→ **Set exercise**: The data below holds a line containing "make_sheet()" and a line containing "moving bodies of"; please quote exactly those two lines and every line between them, and nothing else.

→ **Material provided**:
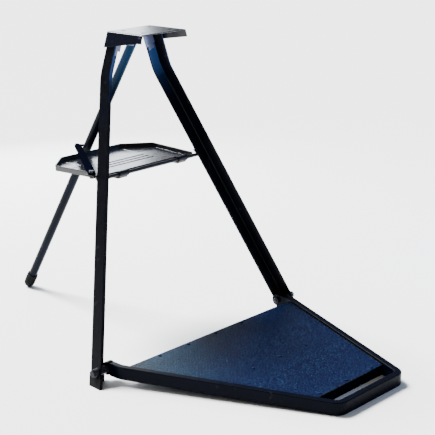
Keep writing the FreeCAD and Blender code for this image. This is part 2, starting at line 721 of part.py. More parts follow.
def check_and_write():
    doc.recompute()
    for thing in doc.Objects:
        if any(word in ("Invalid", "Error") for word in thing.State):
            raise RuntimeError("%s failed: %s" % (thing.Name, thing.State))
    for label, thing in nodes.items():
        if thing.Shape.isNull() or not thing.Shape.isValid():
            raise RuntimeError("%s has no valid shape" % label)
    os.makedirs("parts", exist_ok=True)
    for label, thing in nodes.items():
        thing.Shape.exportStep("parts/%s.step" % label)
    print("wrote %d sub-parts" % len(nodes))


make_sheet()
make_legs()
make_top_plate()
make_top_tabs()
make_rear_hinge()
make_rear_leg()
make_rod()
make_tray()
make_lock_bar()
make_platform()
make_pivots()
check_and_write()
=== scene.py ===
"""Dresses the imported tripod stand: weld beads, rolled hems, raised non-slip dashes and painted finishes."""
import json
import logging
import math
from dataclasses import dataclass, field
from enum import Enum
from typing import Dict, List, Sequence, Tuple

import bpy
import numpy as np
from mathutils import Matrix, Vector


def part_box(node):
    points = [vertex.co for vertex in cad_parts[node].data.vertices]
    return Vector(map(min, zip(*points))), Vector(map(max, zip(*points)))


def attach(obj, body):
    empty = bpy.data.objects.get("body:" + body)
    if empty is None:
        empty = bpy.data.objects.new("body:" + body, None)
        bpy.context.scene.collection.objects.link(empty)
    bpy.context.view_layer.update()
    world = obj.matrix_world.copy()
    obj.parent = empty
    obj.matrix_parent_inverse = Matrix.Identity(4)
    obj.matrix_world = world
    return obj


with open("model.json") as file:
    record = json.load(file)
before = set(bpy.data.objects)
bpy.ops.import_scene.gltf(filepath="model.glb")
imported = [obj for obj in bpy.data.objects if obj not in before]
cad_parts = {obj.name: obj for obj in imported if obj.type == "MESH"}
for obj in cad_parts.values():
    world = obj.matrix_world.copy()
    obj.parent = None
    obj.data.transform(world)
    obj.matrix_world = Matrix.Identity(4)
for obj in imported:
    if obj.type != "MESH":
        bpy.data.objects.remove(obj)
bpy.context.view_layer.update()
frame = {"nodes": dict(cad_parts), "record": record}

LOG = logging.getLogger("stand")
MM = 0.001
WELD_SWELL = 0.12
Patch = Tuple[np.ndarray, np.ndarray]
Triple = Tuple[float, float, float]
RNG = np.random.default_rng(11)


class Body(Enum):
    """The moving bodies of the stand."""

    STAND = "stand"
    REAR_LEG = "rear_leg"
    TRAY = "tray"
    LOCK_BAR = "lock_bar"
    PLATFORM = "platform"


class Kind(Enum):
    """How a finish is built."""

    ENAMEL = "enamel"
    GRIP = "grip"
    RUBBER = "rubber"
    STEEL = "steel"


# ------------------------------------------------------------------ surfaces

def unit(v: Sequence[float]) -> np.ndarray:
    """Returns the vector at length one."""
    v = np.asarray(v, float)
    return v / np.linalg.norm(v)


def grid_patch(points: np.ndarray, close_u: bool = False, close_v: bool = False) -> Patch:
    """Turns a two-parameter grid of points into quads.

    Args:
        points: Array of shape (u, v, 3).
        close_u: Joins the last row to the first.
        close_v: Joins the last column to the first.

    Returns:
        The vertices and the quads.
    """
    nu, nv = points.shape[:2]
    index = np.arange(nu * nv).reshape(nu, nv)
    if close_u:
        index = np.vstack([index, index[:1]])
    if close_v:
        index = np.hstack([index, index[:, :1]])
    quads = np.stack([index[:-1, :-1], index[1:, :-1], index[1:, 1:], index[:-1, 1:]], -1)
    return points.reshape(-1, 3), quads.reshape(-1, 4)


def sweep(path: np.ndarray, radius: np.ndarray, up: Sequence[float], sides: int = 10,
          closed: bool = False) -> Patch:
    """Carries a circle along a path: point(s, t) = path(s) + radius(s) (cos t across + sin t up).

    Args:
        path: Points of shape (n, 3).
        radius: The radius at each point.
        up: A direction that is never along the path.
        sides: Points round the circle.
        closed: The path is a loop.

    Returns:
        The swept surface.
    """
    if closed:
        tangent = np.roll(path, -1, 0) - np.roll(path, 1, 0)
    else:
        tangent = np.gradient(path, axis=0)
    tangent /= np.linalg.norm(tangent, axis=1)[:, None]
    across = np.cross(tangent, unit(up))
    across /= np.linalg.norm(across, axis=1)[:, None]
    rise = np.cross(across, tangent)
    t = np.linspace(0, 2 * math.pi, sides, endpoint=False)
    ring = np.cos(t)[None, :, None] * across[:, None, :] + np.sin(t)[None, :, None] * rise[:, None, :]
    points = path[:, None, :] + np.asarray(radius)[:, None, None] * ring
    return grid_patch(points, close_u=closed, close_v=True)


def bead(start: Sequence[float], end: Sequence[float], radius: float, up: Sequence[float],
         pitch: float = 3.2) -> Patch:
    """A weld bead: a tube of radius r (1 + swell cos(2 pi s / pitch)) that closes to nothing at both ends.

    Args:
        start: One end, in millimetres.
        end: The other end, in millimetres.
        radius: The bead's half width.
        up: The direction the bead faces.
        pitch: The distance between ripples.

    Returns:
        The bead's surface.
    """
    start, end = np.asarray(start, float), np.asarray(end, float)
    length = np.linalg.norm(end - start)
    steps = max(8, int(length / pitch * 5))
    s = np.linspace(0, 1, steps)
    ends = np.clip(np.minimum(s, 1 - s) * length / radius, 0, 1)
    swell = 1 + WELD_SWELL * np.cos(2 * math.pi * s * length / pitch)
    path = start + (end - start) * s[:, None]
    return sweep(path, radius * swell * np.sqrt(1 - (1 - ends) ** 2), up)


def loop_bead(path: np.ndarray, radius: float, up: Sequence[float], ripples: int = 0) -> Patch:
    """A bead that runs round a closed path: radius r (1 + swell cos(ripples s)) at the angle s.

    Args:
        path: Points of shape (n, 3), in millimetres.
        radius: The bead's half width.
        up: A direction that is never along the path.
        ripples: Swells round the loop; none leaves it plain.

    Returns:
        The bead's surface.
    """
    s = np.linspace(0, 2 * math.pi, len(path), endpoint=False)
    swell = WELD_SWELL * np.cos(ripples * s) if ripples else np.zeros(len(s))
    return sweep(path, radius * (1 + swell), up, closed=True)


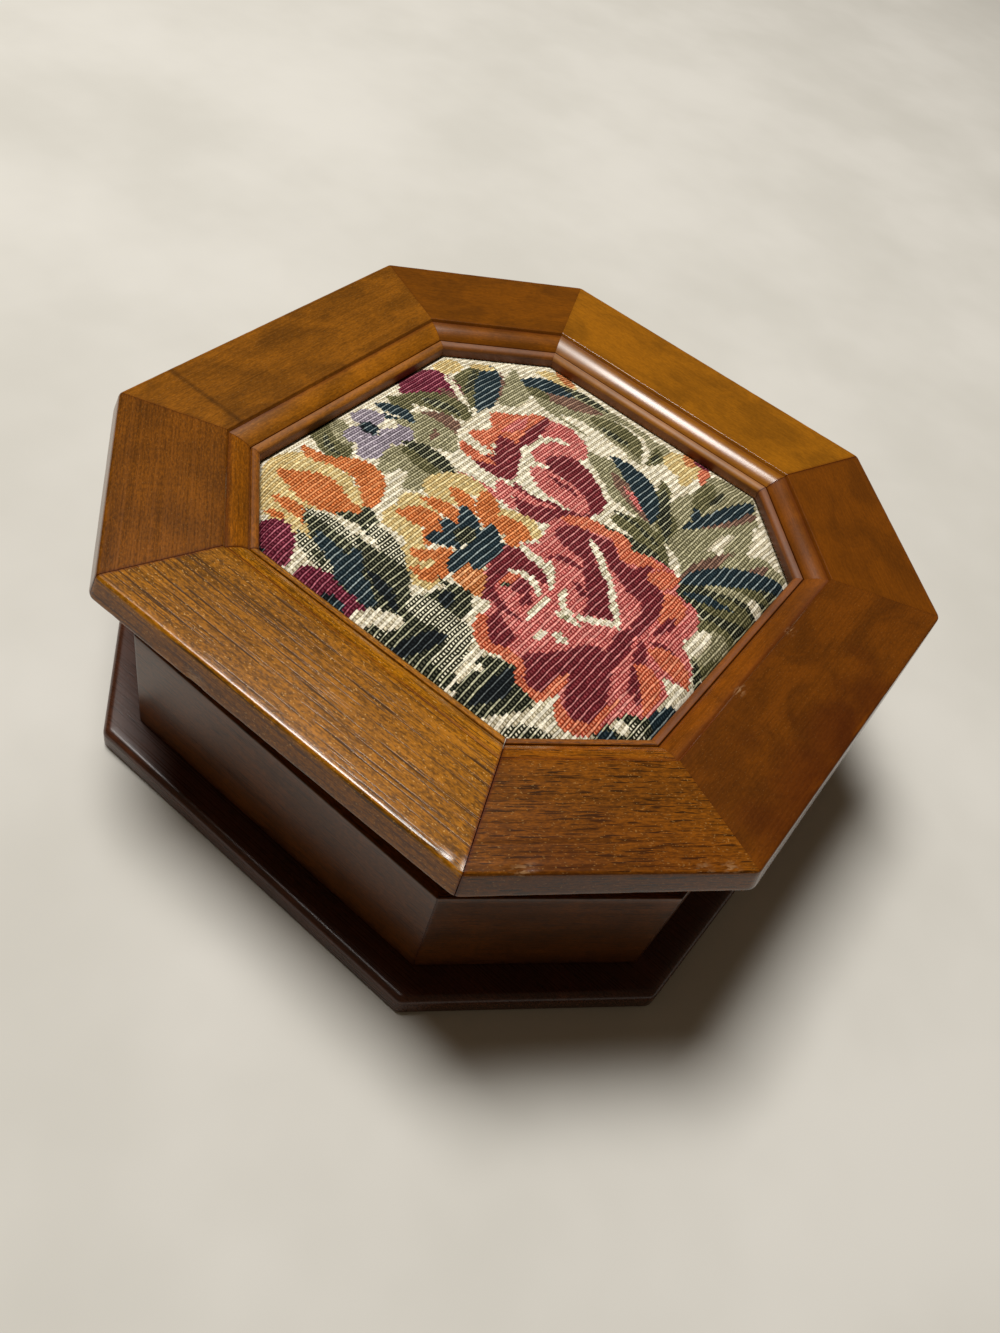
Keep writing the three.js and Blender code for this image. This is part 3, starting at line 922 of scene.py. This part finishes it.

→ **Task result**:
make_sheet()
make_legs()
make_top_plate()
make_top_tabs()
make_rear_hinge()
make_rear_leg()
make_rod()
make_tray()
make_lock_bar()
make_platform()
make_pivots()
check_and_write()
=== scene.py ===
"""Dresses the imported tripod stand: weld beads, rolled hems, raised non-slip dashes and painted finishes."""
import json
import logging
import math
from dataclasses import dataclass, field
from enum import Enum
from typing import Dict, List, Sequence, Tuple

import bpy
import numpy as np
from mathutils import Matrix, Vector


def part_box(node):
    points = [vertex.co for vertex in cad_parts[node].data.vertices]
    return Vector(map(min, zip(*points))), Vector(map(max, zip(*points)))


def attach(obj, body):
    empty = bpy.data.objects.get("body:" + body)
    if empty is None:
        empty = bpy.data.objects.new("body:" + body, None)
        bpy.context.scene.collection.objects.link(empty)
    bpy.context.view_layer.update()
    world = obj.matrix_world.copy()
    obj.parent = empty
    obj.matrix_parent_inverse = Matrix.Identity(4)
    obj.matrix_world = world
    return obj


with open("model.json") as file:
    record = json.load(file)
before = set(bpy.data.objects)
bpy.ops.import_scene.gltf(filepath="model.glb")
imported = [obj for obj in bpy.data.objects if obj not in before]
cad_parts = {obj.name: obj for obj in imported if obj.type == "MESH"}
for obj in cad_parts.values():
    world = obj.matrix_world.copy()
    obj.parent = None
    obj.data.transform(world)
    obj.matrix_world = Matrix.Identity(4)
for obj in imported:
    if obj.type != "MESH":
        bpy.data.objects.remove(obj)
bpy.context.view_layer.update()
frame = {"nodes": dict(cad_parts), "record": record}

LOG = logging.getLogger("stand")
MM = 0.001
WELD_SWELL = 0.12
Patch = Tuple[np.ndarray, np.ndarray]
Triple = Tuple[float, float, float]
RNG = np.random.default_rng(11)


class Body(Enum):
    """The moving bodies of the stand."""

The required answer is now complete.